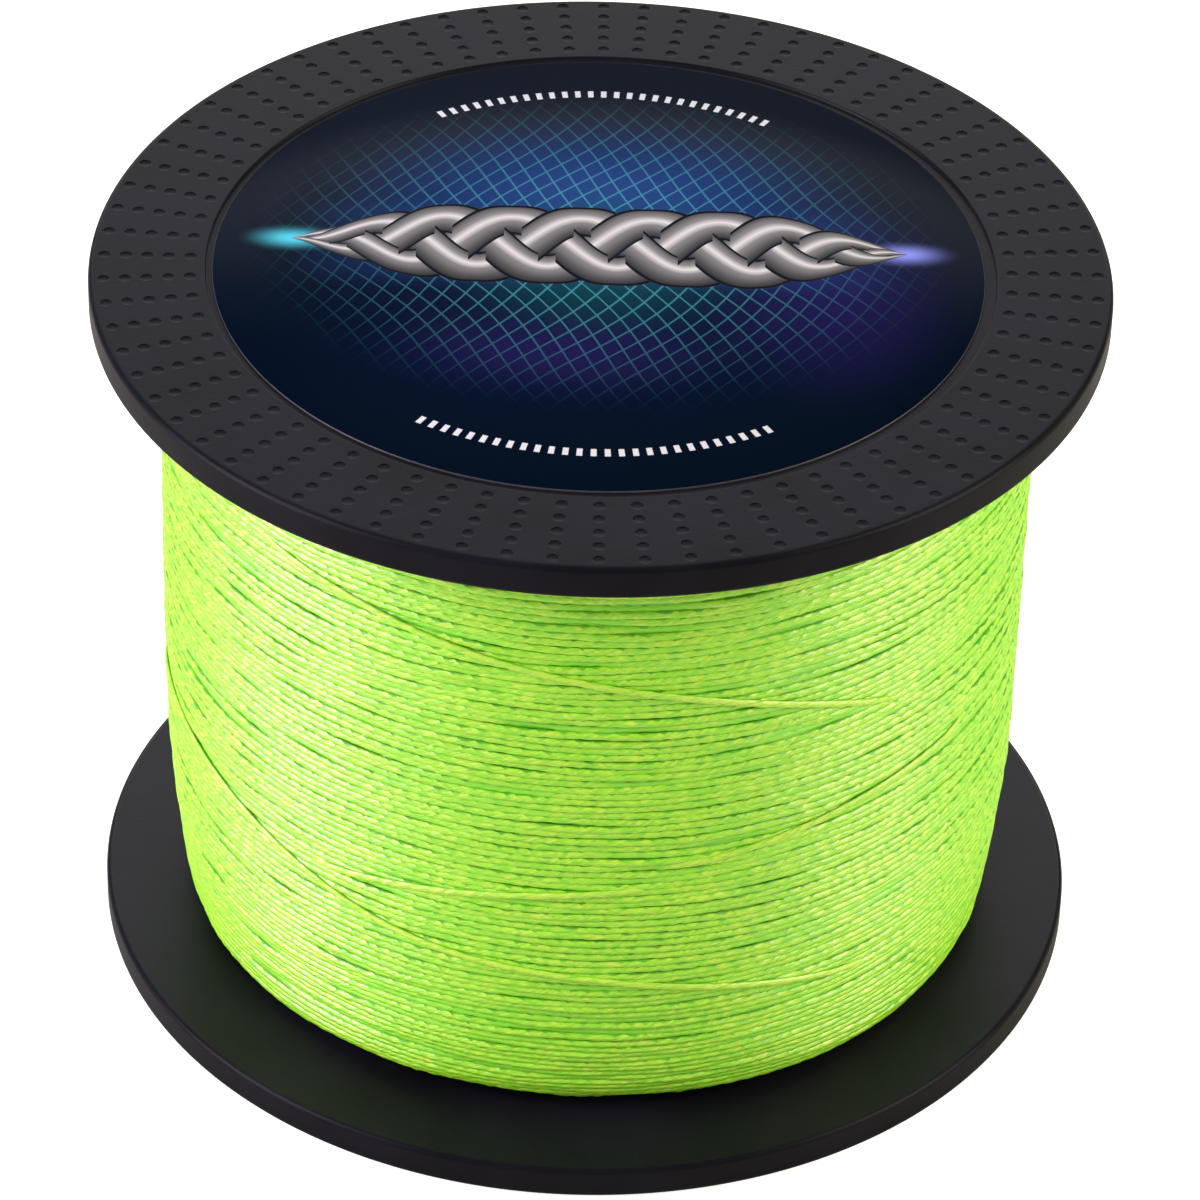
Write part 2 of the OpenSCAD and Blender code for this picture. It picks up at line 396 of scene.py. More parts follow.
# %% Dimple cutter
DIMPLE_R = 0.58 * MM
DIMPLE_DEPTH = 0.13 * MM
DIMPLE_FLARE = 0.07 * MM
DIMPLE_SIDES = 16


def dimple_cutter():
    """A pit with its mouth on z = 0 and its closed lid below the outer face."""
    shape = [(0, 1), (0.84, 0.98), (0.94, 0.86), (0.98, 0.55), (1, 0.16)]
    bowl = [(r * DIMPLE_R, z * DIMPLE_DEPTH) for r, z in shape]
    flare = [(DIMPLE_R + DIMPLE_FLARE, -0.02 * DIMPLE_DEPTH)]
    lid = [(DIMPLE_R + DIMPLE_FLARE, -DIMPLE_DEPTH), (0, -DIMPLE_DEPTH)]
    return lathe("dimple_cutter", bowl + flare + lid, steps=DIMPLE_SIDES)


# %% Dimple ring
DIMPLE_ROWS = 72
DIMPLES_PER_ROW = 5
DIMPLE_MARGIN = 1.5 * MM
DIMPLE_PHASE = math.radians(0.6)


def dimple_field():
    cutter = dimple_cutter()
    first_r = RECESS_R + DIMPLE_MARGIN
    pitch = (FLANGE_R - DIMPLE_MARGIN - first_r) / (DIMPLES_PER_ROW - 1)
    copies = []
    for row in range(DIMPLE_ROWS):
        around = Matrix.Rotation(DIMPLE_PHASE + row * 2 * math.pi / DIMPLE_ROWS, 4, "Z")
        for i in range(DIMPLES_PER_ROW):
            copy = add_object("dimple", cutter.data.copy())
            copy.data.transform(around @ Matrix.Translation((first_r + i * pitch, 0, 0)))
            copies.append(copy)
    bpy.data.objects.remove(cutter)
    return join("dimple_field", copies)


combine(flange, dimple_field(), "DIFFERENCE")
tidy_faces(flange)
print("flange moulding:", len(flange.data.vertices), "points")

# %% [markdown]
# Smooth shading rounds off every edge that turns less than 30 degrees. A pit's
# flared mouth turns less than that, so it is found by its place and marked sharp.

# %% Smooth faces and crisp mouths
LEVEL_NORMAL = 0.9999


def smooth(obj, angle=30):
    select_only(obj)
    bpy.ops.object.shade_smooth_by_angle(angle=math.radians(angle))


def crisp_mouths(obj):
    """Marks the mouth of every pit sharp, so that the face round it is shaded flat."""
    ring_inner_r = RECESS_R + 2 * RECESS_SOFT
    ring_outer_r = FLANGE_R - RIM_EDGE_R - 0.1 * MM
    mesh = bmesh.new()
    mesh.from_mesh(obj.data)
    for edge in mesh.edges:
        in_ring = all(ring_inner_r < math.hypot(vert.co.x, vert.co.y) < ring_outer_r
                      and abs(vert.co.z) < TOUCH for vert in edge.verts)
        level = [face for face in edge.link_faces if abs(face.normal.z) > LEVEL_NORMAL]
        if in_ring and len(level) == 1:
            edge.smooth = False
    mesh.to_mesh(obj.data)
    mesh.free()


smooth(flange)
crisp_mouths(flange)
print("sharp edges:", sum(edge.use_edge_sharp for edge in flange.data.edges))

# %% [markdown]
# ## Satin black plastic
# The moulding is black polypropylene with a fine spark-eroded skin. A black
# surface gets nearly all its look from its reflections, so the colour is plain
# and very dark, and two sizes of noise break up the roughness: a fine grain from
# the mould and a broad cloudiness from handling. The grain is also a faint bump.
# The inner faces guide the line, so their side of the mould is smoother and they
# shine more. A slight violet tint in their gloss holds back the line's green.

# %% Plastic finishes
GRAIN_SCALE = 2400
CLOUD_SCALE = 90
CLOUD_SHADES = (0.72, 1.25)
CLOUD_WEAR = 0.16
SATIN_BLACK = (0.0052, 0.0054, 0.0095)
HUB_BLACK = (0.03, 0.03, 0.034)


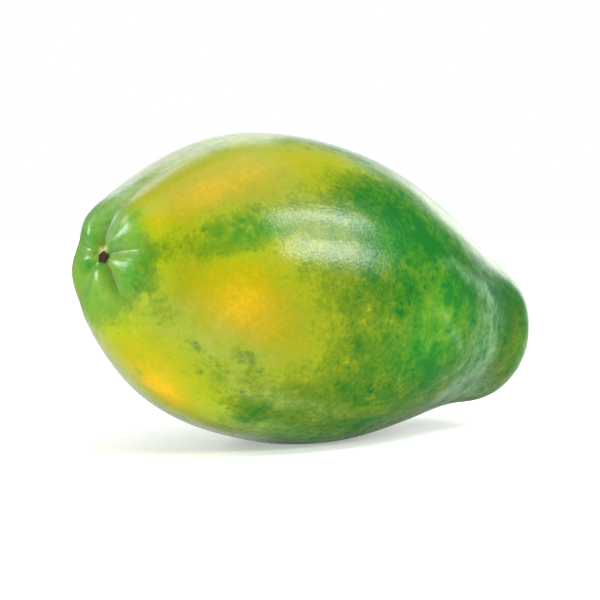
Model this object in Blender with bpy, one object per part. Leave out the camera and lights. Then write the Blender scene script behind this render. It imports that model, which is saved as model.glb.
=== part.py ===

The request = Output every record above exactly as it appears.

Right answer =
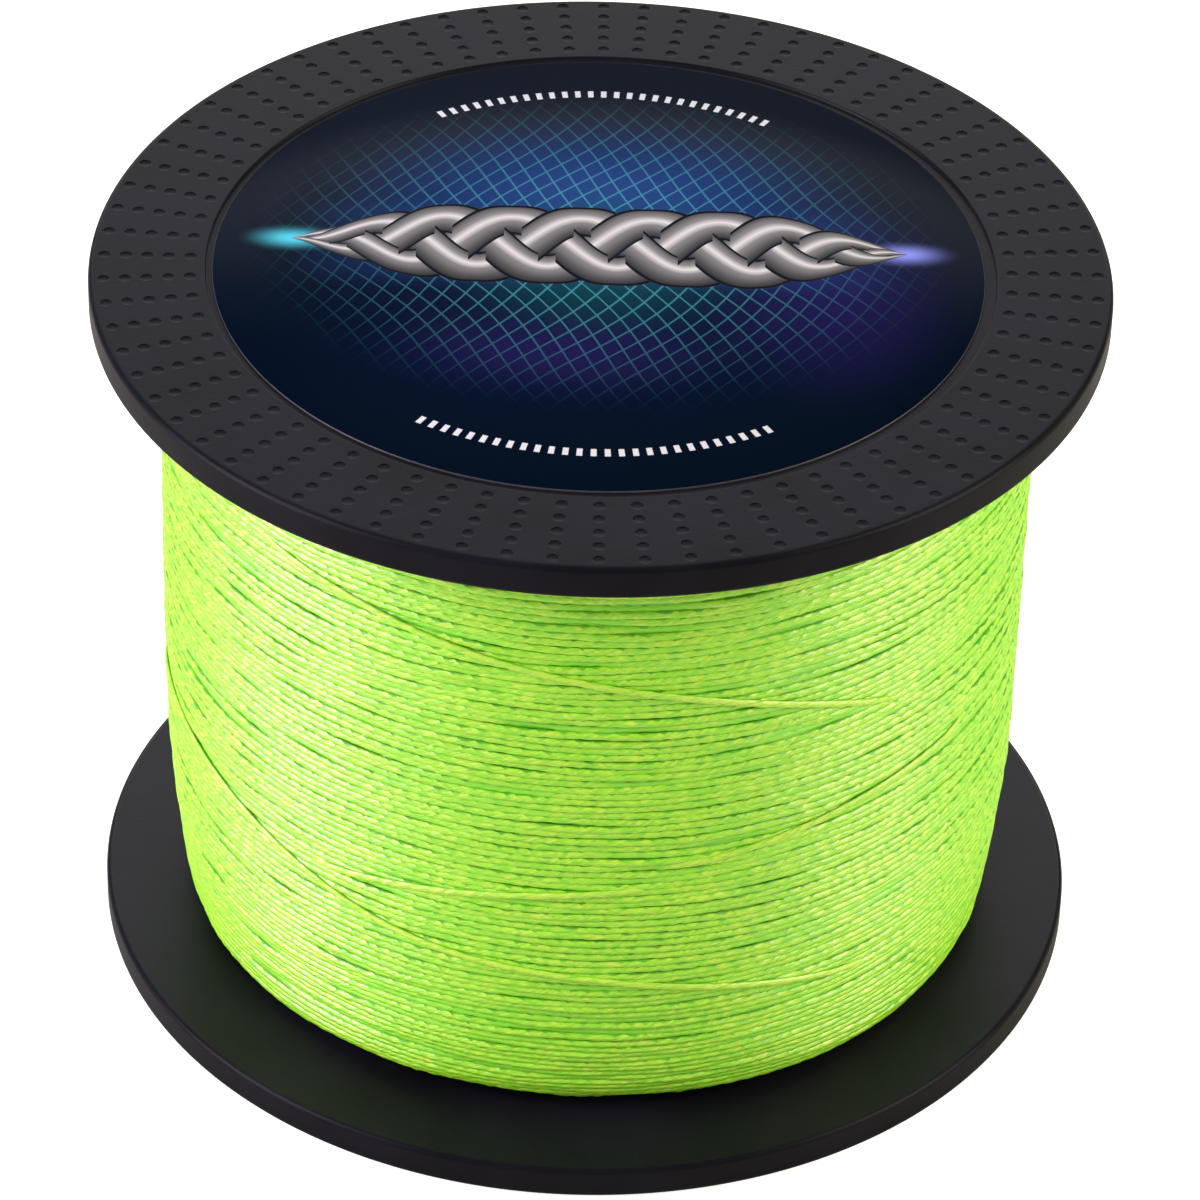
Write part 2 of the OpenSCAD and Blender code for this picture. It picks up at line 396 of scene.py. More parts follow.
# %% Dimple cutter
DIMPLE_R = 0.58 * MM
DIMPLE_DEPTH = 0.13 * MM
DIMPLE_FLARE = 0.07 * MM
DIMPLE_SIDES = 16


def dimple_cutter():
    """A pit with its mouth on z = 0 and its closed lid below the outer face."""
    shape = [(0, 1), (0.84, 0.98), (0.94, 0.86), (0.98, 0.55), (1, 0.16)]
    bowl = [(r * DIMPLE_R, z * DIMPLE_DEPTH) for r, z in shape]
    flare = [(DIMPLE_R + DIMPLE_FLARE, -0.02 * DIMPLE_DEPTH)]
    lid = [(DIMPLE_R + DIMPLE_FLARE, -DIMPLE_DEPTH), (0, -DIMPLE_DEPTH)]
    return lathe("dimple_cutter", bowl + flare + lid, steps=DIMPLE_SIDES)


# %% Dimple ring
DIMPLE_ROWS = 72
DIMPLES_PER_ROW = 5
DIMPLE_MARGIN = 1.5 * MM
DIMPLE_PHASE = math.radians(0.6)


def dimple_field():
    cutter = dimple_cutter()
    first_r = RECESS_R + DIMPLE_MARGIN
    pitch = (FLANGE_R - DIMPLE_MARGIN - first_r) / (DIMPLES_PER_ROW - 1)
    copies = []
    for row in range(DIMPLE_ROWS):
        around = Matrix.Rotation(DIMPLE_PHASE + row * 2 * math.pi / DIMPLE_ROWS, 4, "Z")
        for i in range(DIMPLES_PER_ROW):
            copy = add_object("dimple", cutter.data.copy())
            copy.data.transform(around @ Matrix.Translation((first_r + i * pitch, 0, 0)))
            copies.append(copy)
    bpy.data.objects.remove(cutter)
    return join("dimple_field", copies)


combine(flange, dimple_field(), "DIFFERENCE")
tidy_faces(flange)
print("flange moulding:", len(flange.data.vertices), "points")

# %% [markdown]
# Smooth shading rounds off every edge that turns less than 30 degrees. A pit's
# flared mouth turns less than that, so it is found by its place and marked sharp.

# %% Smooth faces and crisp mouths
LEVEL_NORMAL = 0.9999


def smooth(obj, angle=30):
    select_only(obj)
    bpy.ops.object.shade_smooth_by_angle(angle=math.radians(angle))


def crisp_mouths(obj):
    """Marks the mouth of every pit sharp, so that the face round it is shaded flat."""
    ring_inner_r = RECESS_R + 2 * RECESS_SOFT
    ring_outer_r = FLANGE_R - RIM_EDGE_R - 0.1 * MM
    mesh = bmesh.new()
    mesh.from_mesh(obj.data)
    for edge in mesh.edges:
        in_ring = all(ring_inner_r < math.hypot(vert.co.x, vert.co.y) < ring_outer_r
                      and abs(vert.co.z) < TOUCH for vert in edge.verts)
        level = [face for face in edge.link_faces if abs(face.normal.z) > LEVEL_NORMAL]
        if in_ring and len(level) == 1:
            edge.smooth = False
    mesh.to_mesh(obj.data)
    mesh.free()


smooth(flange)
crisp_mouths(flange)
print("sharp edges:", sum(edge.use_edge_sharp for edge in flange.data.edges))

# %% [markdown]
# ## Satin black plastic
# The moulding is black polypropylene with a fine spark-eroded skin. A black
# surface gets nearly all its look from its reflections, so the colour is plain
# and very dark, and two sizes of noise break up the roughness: a fine grain from
# the mould and a broad cloudiness from handling. The grain is also a faint bump.
# The inner faces guide the line, so their side of the mould is smoother and they
# shine more. A slight violet tint in their gloss holds back the line's green.

# %% Plastic finishes
GRAIN_SCALE = 2400
CLOUD_SCALE = 90
CLOUD_SHADES = (0.72, 1.25)
CLOUD_WEAR = 0.16
SATIN_BLACK = (0.0052, 0.0054, 0.0095)
HUB_BLACK = (0.03, 0.03, 0.034)


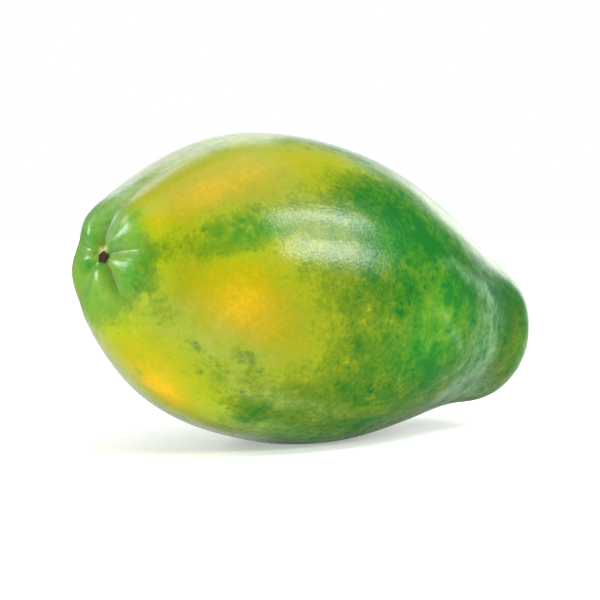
Model this object in Blender with bpy, one object per part. Leave out the camera and lights. Then write the Blender scene script behind this render. It imports that model, which is saved as model.glb.
=== part.py ===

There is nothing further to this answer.